-- PROVIDED DATA start --

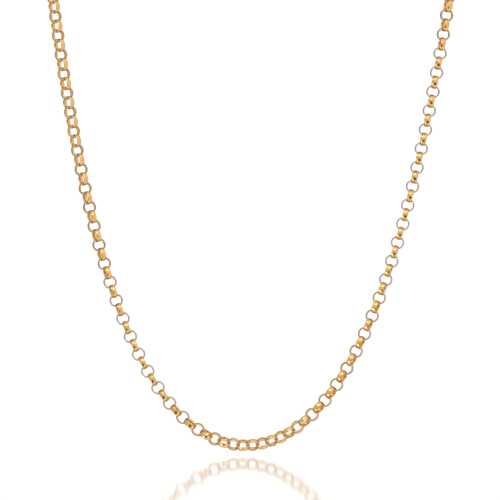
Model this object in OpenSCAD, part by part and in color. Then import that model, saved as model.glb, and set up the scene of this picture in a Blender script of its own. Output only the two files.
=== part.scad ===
// Rolo chain necklace, hung as it is worn. Millimetres.
// A closed loop of round band links, each square to the next, ends in a spring-ring clasp at the nape.
// X runs across the neck, -Y faces the front, Z is up. The origin is the middle of the clasp at the nape.

/* [Link] */
// Outside diameter of a link
link_d = 3.55; // [3.2:0.05:6]
// Width of a link's band, along the ring's axis
band_w = 1.3; // [0.8:0.01:1.4]
// Thickness of a link's band at its middle
band_t = 0.4; // [0.26:0.01:0.44]
// Thickness that is left at the band's two rims
rim_t = 0.12; // [0.04:0.01:0.2]
// Height of the dome on the outside of a band
dome = 0.09; // [0:0.01:0.15]
// Clearance between neighbouring links, beyond what a bend takes
link_gap = 0.16; // [0.12:0.01:0.3]

/* [Front of the loop] */
// Length of chain that hangs in front, from shoulder to shoulder
front_len = 280.4; // [240:0.1:300]
// Radius of the hanging curve at its lowest point
bottom_r = 19.8; // [18:0.1:26]
// How far the links in front lie towards +X from an even spacing
front_slide = 0.88; // [0:0.01:1.2]

/* [Back of the loop] */
// Radius of the bend over each shoulder
shoulder_r = 21; // [18:0.5:28]
// Angle at which the back of the loop climbs to the nape
nape_rise = 20; // [0:1:35]

/* [Clasp] */
// Outside diameter of the clasp's ring
clasp_d = 6; // [5:0.1:8]
// Diameter of the tube that the ring is bent from
clasp_tube = 1.1; // [0.9:0.05:1.3]
// Diameter of the eyelet's wire
eye_wire = 0.6; // [0.5:0.05:0.8]
// Clearance between an end link and the clasp
clasp_gap = 0.2; // [0.15:0.01:0.3]
// Diameter of the thumb knob
knob_d = 0.7; // [0.5:0.05:0.9]
// Height of the thumb knob above the tube
knob_h = 0.9; // [0.5:0.05:1.4]
// Angle round the ring from the chain to the thumb knob
knob_angle = 50; // [30:1:80]

/* [Hidden] */

// Roll of the links about the chain, along the front from -X to +X. Columns: place as a share of half the
// front's length, roll of the even links in degrees (0 faces the front), and how far the odd links stand off square.
front_roll = [
    [-1.00, -43,  0],
    [-0.80, -37,  0],
    [-0.76, -42,  0],
    [-0.68, -39,  0],
    [-0.64, -29,  0],
    [-0.60, -28,  0],
    [-0.47, -20,  0],
    [-0.40, -12,  0],
    [-0.27,  -4,  0],
    [-0.12,  13,  0],
    [-0.06,  26,  0],
    [ 0.00,  41,  0],
    [ 0.04,  47, -4],
    [ 0.09,  54, -8],
    [ 0.11,  59, -8],
    [ 0.15,  65,  6],
    [ 0.21,  67,  6],
    [ 0.25,  69, -3],
    [ 0.30,  74,  0],
    [ 0.38,  75,  0],
    [ 0.48,  82,  0],
    [ 0.56,  87,  0],
    [ 0.61,  94,  0],
    [ 0.86,  96,  0],
    [ 0.90, 105,  0],
    [ 1.00, 116,  0]
];

// Facets round a link and round the clasp's tube
link_fn = 48;
tube_fn = 48;

across = [1, 0, 0];
back = [0, 1, 0];
up = [0, 0, 1];

// Band of a link, domed outside and more so inside: radii at its middle and at its rims
link_r = link_d / 2;
hole_r = link_r - band_t;
rim_r = link_r - dome;
rim_hole_r = rim_r - rim_t;

// Clasp: the ring takes one end link and the eyelet the other, each against its inner wall
ring_hole_r = clasp_d / 2 - clasp_tube;
eye_hole_r = band_w / 2 + band_t + clasp_gap / 2;
ring_to_link = ring_hole_r + hole_r - clasp_gap;
eye_to_link = eye_hole_r + hole_r - clasp_gap;
eye_to_ring = clasp_d / 2 + eye_wire / 2 + eye_hole_r;
clasp_span = ring_to_link + eye_to_ring + eye_to_link;
ring_x = (clasp_span - 2 * ring_to_link) / 2;

// Spacing of two links that touch, at the middle of their bands or where their rims cross
touch_mid = 2 * hole_r;
touch_rim = 2 * sqrt(pow(rim_hole_r, 2) - pow(band_w / 2, 2));
// A bend leans that crossing in by its distance from the middle times the angle of one step
bend_take = norm([band_w, band_w]) / 2 * touch_mid / min(bottom_r, shoulder_r);
max_pitch = min(touch_mid, touch_rim - bend_take) - link_gap;

// Front: a hanging curve, measured along the chain from its lowest point
front_half = front_len / 2;
function reach(s) = norm([bottom_r, s]);
function front_dir(s) = (across * bottom_r + up * s) / reach(s);
function front_point(s) =
    [bottom_r * ln((s + reach(s)) / bottom_r), 0, reach(s) - bottom_r];
function front_at(s) = [front_point(s), front_dir(s), -back];

// Shoulder: an arc from the hanging strand towards the back
strand_top = front_point(front_half);
strand_dir = front_dir(front_half);
shoulder_turn = 90 - nape_rise;
shoulder_len = arc_len(shoulder_r, shoulder_turn);
function arc_len(r, angle) = r * angle * PI / 180;
function arc_angle(r, len) = len / r * 180 / PI;
function shoulder_at(s) =
    let (turn = arc_angle(shoulder_r, s))
    [
        strand_top + shoulder_r * (sin(turn) * strand_dir + (1 - cos(turn)) * back),
        cos(turn) * strand_dir + sin(turn) * back,
        sin(turn) * strand_dir - cos(turn) * back
    ];

// Nape: an arc in a plane through X, up to the clasp in the middle
shoulder_end = shoulder_at(shoulder_len);
nape_start = shoulder_end[0];
nape_dir = shoulder_end[1];
spread = asin(nape_dir.x);
nape_depth = (nape_dir - nape_dir.x * across) / cos(spread);
nape_normal = cross(across, nape_depth);
nape_out = cos(spread) * across - sin(spread) * nape_depth;
nape_r = (nape_start.x - clasp_span / 2) / cos(spread);
nape_turn = 90 + spread;
nape_centre = nape_start - nape_r * nape_out;
nape_len = arc_len(nape_r, nape_turn);
lean_up = shoulder_end[2] * nape_normal;
lean_out = shoulder_end[2] * nape_out;
function nape_at(s) =
    let (turn = arc_angle(nape_r, s), out = cos(turn) * nape_out + sin(turn) * nape_dir)
    [
        nape_centre + nape_r * out,
        cos(turn) * nape_dir - sin(turn) * nape_out,
        lean_up * nape_normal + lean_out * out
    ];

// Half the loop, from the lowest point to the link in the clasp: centre, direction, carried normal
half_len = front_half + shoulder_len + nape_len;
function half_at(s) =
    s < front_half ? front_at(s)
    : s < front_half + shoulder_len ? shoulder_at(s - front_half)
    : nape_at(s - front_half - shoulder_len);
function mirrored(v) = [-v.x, v.y, v.z];
function loop_at(s) =
    let (h = half_at(abs(s)))
    s < 0 ? [mirrored(h[0]), -mirrored(h[1]), mirrored(h[2])] : h;

// Links: half of them on each side of the lowest point
half_links = ceil(half_len / max_pitch + 0.5);
pitch = half_len / (half_links - 0.5);
front_links = floor(front_half / pitch + 0.5);
// Place of link k along the loop: the hidden stretch takes up the slide of the front
function place(k) =
    let (s = (k + 0.5) * pitch)
    s + front_slide * min(1, (half_len - abs(s)) / (half_len - front_half));
origin = nape_centre + nape_r * nape_depth - clasp_span / 2 * across;

// The end links stand square to the clasp's ring, whichever of the two turns comes last
carried_lean = atan2(lean_out, lean_up);
odd = half_links % 2;
end_place = half_len / front_half;
all_roll = concat(
    [[-end_place, (odd ? -90 : 0) - carried_lean, 0]],
    front_roll,
    [[end_place, (odd ? 180 : 90) - carried_lean, 0]]
);
function column(c) = [for (row = all_roll) [row[0], row[c]]];
function roll_at(k) =
    let (p = place(k) / front_half)
    lookup(p, column(1)) + (k % 2 == 0 ? 0 : 90 + lookup(p, column(2)));

clasp_tilt = atan2(nape_depth.z, nape_depth.y) - 90;

// Six-sided section of a band, at its distance from the ring's axis along X
module band_section() {
    half_w = band_w / 2;
    polygon([
        [rim_r, -half_w],
        [link_r, 0],
        [rim_r, half_w],
        [rim_hole_r, half_w],
        [hole_r, 0],
        [rim_hole_r, -half_w]
    ]);
}

module link() {
    rotate_extrude($fn = link_fn) band_section();
}

// Link number k, counted along the loop from the lowest point
module placed_link(k) {
    at = loop_at(place(k));
    roll = roll_at(k);
    along = at[1];
    axis = cos(roll) * at[2] + sin(roll) * cross(along, at[2]);
    side = cross(axis, along);
    spot = at[0] - origin;
    multmatrix([
        [along.x, side.x, axis.x, spot.x],
        [along.y, side.y, axis.y, spot.y],
        [along.z, side.z, axis.z, spot.z],
        [0, 0, 0, 1]
    ]) link();
}

module chain_front() {
    color("goldenrod") for (k = [-front_links : front_links - 1]) placed_link(k);
}

module chain_back() {
    color("darkgoldenrod") {
        for (k = [-half_links : -front_links - 1]) placed_link(k);
        for (k = [front_links : half_links - 1]) placed_link(k);
    }
}

module wire_ring(hole_r, wire_d) {
    rotate_extrude($fn = tube_fn) translate([hole_r + wire_d / 2, 0]) circle(d = wire_d, $fn = tube_fn);
}

module clasp() {
    color("gold") rotate([clasp_tilt, 0, 0]) {
        translate([ring_x, 0, 0]) {
            wire_ring(ring_hole_r, clasp_tube);
            rotate([0, 90, knob_angle]) translate([0, 0, clasp_d / 2 - clasp_tube / 2])
                cylinder(d = knob_d, h = clasp_tube / 2 + knob_h, $fn = tube_fn);
        }
        translate([ring_x - eye_to_ring, 0, 0]) wire_ring(eye_hole_r, eye_wire);
    }
}

chain_front();
chain_back();
clasp();
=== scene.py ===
import math
import random

import bmesh
import bpy
import numpy
from mathutils import Matrix, Vector
from mathutils.kdtree import KDTree


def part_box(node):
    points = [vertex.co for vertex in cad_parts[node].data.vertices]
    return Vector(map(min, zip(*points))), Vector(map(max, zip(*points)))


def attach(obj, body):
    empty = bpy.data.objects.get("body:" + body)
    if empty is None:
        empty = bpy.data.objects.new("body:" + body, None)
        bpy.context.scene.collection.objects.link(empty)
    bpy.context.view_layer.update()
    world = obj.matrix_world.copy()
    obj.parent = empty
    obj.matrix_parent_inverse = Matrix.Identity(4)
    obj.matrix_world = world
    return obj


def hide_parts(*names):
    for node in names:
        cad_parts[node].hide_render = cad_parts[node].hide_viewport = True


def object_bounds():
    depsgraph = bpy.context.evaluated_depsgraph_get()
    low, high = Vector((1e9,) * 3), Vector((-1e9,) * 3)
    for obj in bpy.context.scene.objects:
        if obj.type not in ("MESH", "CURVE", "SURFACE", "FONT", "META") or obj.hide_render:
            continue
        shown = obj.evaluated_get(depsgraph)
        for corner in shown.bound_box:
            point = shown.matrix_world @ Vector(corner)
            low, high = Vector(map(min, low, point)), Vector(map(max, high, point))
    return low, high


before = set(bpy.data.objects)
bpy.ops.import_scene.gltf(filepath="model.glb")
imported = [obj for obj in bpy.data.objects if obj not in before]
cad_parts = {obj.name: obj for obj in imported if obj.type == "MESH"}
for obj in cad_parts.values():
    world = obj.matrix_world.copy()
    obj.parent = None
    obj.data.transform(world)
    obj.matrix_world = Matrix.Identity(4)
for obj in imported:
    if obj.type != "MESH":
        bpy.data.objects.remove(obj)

cad_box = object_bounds()

# Chain: equal round links, each square to the next. A link is a short length of half-soft gold strip,
# domed outside and in, rolled into a ring round its neighbours, closed with solder and tumbled bright.
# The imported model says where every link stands, so a link is spun here and put in each of those places.
mm = 0.001
weld = 0.002 * mm

# Section of the strip: each corner's distance from the ring's axis and its place along it, in mm,
# before subdivision rounds it
strip_corners = ((1.8, 0), (1.72, 0.68), (1.45, 0.68), (1.28, 0), (1.45, -0.68), (1.72, -0.68))
strip_middle = 1.575 * mm
spin_steps = 9
rounding_levels = 2

bright_gold = (0.96, 0.59, 0.2, 1)
deep_gold = (0.97, 0.5, 0.065, 1)
# Dull grey painted on the rims as painted shade
rim_shade_gold = (0.66, 0.58, 0.45, 1)
# Paler gold inside the ring's ends: partly real rubbing, partly painted light
rub_and_lift_gold = (1.0, 0.72, 0.24, 1)

# Grain of the finish, and how far round the ring the soldered seam lies, in turns
dents_per_metre = 900.0
wear_per_metre = 500.0
hairs_round_ring = 9.0
hairs_round_strip = 110.0
seam_at = 0.25


def hanging_together(first, left):
    """A face and all faces that hang together with it, which are taken out of those left."""
    left.remove(first)
    reached = [first]
    for face in reached:
        for near in [other for edge in face.edges for other in edge.link_faces]:
            if near in left:
                left.remove(near)
                reached.append(near)
    return reached


def middle_and_axis(faces):
    """A ring's middle and its axis, along which its surface spreads least."""
    spots = numpy.array([face.calc_center_median() for face in faces])
    areas = numpy.array([face.calc_area() for face in faces])
    middle = areas @ spots / areas.sum()
    spread = (spots - middle).T * areas @ (spots - middle)
    return Vector(middle), Vector(numpy.linalg.eigh(spread)[1][:, 0])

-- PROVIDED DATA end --

§ EXERCISE DETAILS: Filter the listing above by the word "points"; copy each line that passes.

§ FINAL ANSWER:
    points = [vertex.co for vertex in cad_parts[node].data.vertices]
    return Vector(map(min, zip(*points))), Vector(map(max, zip(*points)))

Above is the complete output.